Define "a lot". I see 5 players at my gaming table. If none of them are playing Barbarians or Druids, I don't have to address those changes AT ALL. If I don't create an encounter vs Shadows, I don't have to address Strength drain AT ALL. If one of them does want to be an affected class, I'll deal with it then and there.

Since the fun is in the game, not in writing rules (unless you're group is odd like that), the goal should be to make the game as fun as possible. Which usually takes a fair bit of time. Time that I'd rather spend on writing plots, adventures, and NPC motivations than on rules tinkering.
You seem to disagree with this sentiment, and I would like to know more about your disagreement.
IMO, you can play the game without attributes at about the same speed you can play a 1e adventure with a group of 3e or later characters with the DM translating the adventure on the fly.
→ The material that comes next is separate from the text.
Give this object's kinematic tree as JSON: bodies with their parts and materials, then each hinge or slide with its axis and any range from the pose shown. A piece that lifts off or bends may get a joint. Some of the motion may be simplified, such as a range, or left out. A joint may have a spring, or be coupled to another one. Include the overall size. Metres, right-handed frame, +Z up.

Sure, there might be a few hiccups along the way, but overall, the gaming session itself should be just as exciting.

There seems to be an expectation that the entire ruleset needs to be rewritten completely in order to even consider playing without attributes and I don't see the need to evaluate any rule that is not "on stage". It can be done on the fly. You need 5 minutes at the front of the session to change all the existing modifiers on all the characters sheets to +1 and recalc all the values. Spellcasters probably lose 2-4 spells, oh well.
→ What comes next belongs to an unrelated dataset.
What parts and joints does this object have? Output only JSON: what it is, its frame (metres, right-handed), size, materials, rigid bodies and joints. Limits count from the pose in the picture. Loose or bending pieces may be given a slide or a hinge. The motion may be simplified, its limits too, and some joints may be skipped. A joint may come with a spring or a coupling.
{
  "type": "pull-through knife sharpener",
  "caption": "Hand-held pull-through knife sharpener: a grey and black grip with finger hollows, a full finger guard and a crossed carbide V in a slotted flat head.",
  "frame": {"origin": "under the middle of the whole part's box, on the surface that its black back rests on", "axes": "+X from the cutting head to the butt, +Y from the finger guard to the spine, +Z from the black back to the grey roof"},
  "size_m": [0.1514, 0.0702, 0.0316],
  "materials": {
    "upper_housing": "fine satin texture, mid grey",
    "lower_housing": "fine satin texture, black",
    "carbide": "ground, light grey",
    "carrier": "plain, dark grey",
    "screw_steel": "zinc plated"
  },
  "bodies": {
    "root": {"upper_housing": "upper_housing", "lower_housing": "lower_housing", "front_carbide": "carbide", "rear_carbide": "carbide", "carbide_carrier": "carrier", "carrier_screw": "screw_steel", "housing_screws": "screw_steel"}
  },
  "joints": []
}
The DM can hunt through the monsters in the adventure and replace anything completely broken (shadows, for example) with a similar threat of similar CR. Hopefully he took a few minutes to do this when he decided to run attributeless before game started. But once ready, I don't see the game play experience being fundamentally different with or without attributes.

OP said:
could D&D or Pathfinder work under such a model?
I find it hard to believe I'm the only person who thinks the answer is "yes" (and not "Yes, but it would be too hard to actually write") to this question from the OP.
 

I guess if I was to eliminate attributes, then I would have to consider skills for handling all sorts of myriad of situations (i.e. Climbing skill, Door Bashing skill, Stealth skill, etc) or if I wanted to keep skills relatively small and have "attribute" checks handled by another mechanic, I guess it would be a simple die roll that determines success or failure. But then how complex do I want it? I could have it modified by level (granting a bonus), by situation (bonus or penalty) and then against a set DC (which could be one DC so that the situation list is large or a bunch of DCs to keep the situation list small).
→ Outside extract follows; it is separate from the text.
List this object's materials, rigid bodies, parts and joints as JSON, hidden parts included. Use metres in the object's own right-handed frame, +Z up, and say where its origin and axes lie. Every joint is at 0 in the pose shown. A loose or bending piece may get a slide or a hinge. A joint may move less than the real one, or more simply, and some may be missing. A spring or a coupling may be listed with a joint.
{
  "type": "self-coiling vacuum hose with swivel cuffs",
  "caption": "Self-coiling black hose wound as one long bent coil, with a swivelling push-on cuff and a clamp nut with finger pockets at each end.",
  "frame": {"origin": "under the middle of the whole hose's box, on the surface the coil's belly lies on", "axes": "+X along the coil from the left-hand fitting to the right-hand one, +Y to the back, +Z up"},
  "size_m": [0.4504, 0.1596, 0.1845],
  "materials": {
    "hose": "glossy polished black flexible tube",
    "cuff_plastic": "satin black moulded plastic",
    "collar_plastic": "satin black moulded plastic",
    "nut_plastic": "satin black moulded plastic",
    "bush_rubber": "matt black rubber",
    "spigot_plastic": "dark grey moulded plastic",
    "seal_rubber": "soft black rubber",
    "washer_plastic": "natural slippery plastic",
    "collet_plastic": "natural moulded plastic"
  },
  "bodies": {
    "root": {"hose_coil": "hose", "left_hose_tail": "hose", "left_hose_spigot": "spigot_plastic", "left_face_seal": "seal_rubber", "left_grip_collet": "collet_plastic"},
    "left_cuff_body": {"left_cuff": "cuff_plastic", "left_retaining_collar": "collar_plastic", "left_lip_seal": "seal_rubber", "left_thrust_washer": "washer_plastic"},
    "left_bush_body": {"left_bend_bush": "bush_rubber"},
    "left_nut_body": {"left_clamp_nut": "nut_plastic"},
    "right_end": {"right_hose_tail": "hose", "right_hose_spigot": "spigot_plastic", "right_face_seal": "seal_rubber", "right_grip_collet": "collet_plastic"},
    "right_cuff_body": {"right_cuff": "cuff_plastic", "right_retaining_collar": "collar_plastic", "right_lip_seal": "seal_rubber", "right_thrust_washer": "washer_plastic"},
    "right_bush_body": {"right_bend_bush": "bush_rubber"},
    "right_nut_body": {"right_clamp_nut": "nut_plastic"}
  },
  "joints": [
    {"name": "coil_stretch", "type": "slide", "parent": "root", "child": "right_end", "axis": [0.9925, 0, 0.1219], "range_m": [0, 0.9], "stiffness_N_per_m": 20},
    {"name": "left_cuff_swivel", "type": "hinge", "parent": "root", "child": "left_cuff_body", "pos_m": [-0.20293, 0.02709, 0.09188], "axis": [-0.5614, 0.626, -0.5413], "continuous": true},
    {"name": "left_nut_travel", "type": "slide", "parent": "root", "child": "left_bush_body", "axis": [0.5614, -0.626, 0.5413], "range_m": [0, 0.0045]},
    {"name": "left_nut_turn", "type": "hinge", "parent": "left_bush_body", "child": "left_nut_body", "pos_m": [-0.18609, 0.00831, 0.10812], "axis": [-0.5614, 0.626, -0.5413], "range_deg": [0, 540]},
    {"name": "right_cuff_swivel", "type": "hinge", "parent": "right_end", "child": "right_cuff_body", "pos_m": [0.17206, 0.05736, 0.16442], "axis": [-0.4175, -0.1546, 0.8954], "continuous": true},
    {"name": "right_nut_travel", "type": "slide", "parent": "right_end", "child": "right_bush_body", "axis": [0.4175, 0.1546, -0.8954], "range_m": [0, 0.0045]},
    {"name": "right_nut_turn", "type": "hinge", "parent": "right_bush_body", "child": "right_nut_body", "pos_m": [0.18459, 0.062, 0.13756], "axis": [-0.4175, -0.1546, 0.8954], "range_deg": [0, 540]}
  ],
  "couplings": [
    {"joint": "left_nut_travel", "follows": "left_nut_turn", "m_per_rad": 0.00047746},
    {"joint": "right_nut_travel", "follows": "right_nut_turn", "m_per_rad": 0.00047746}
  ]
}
Another aspect is hand-wave such rolls altogether with the exception for only extreme cases. If someone wants to bash a door, they do so. If someone wants to climb a cliff, they do so. It's only if someone wants to bash a door that's made of stone and 2 feet thick or if they want to climb a sheer cliff in the middle of a thundering rainstorm the mechanic for success or failure is applied.

Eliminating attributes requires me to ask questions such as how much can my character carry? Do I create skill, set a default value, or don't care about it all unless a situation comes up that requires an judgment call? An example is the mage wanting to carry a suit of magical full plate mail, his fallen comrade, and both their gear over his shoulder. With no Strength score, is this a skill check, a roll, or just no? Or we could build this into the classes or templates themselves--a fighter can bash the door, a wizard cannot. A rogue can climb the sheer cliff, everyone else better have some rope.

Other mechanic to simulate these attribute checks is spending "action points". Each character gets a pool of action points. When a difficult situation comes up, he's got to pay the cost to get a success. If he doesn't have enough, he's failed the task. He can pay more points to get an even better success. Do all actions cost 1 point or do some cost more than others?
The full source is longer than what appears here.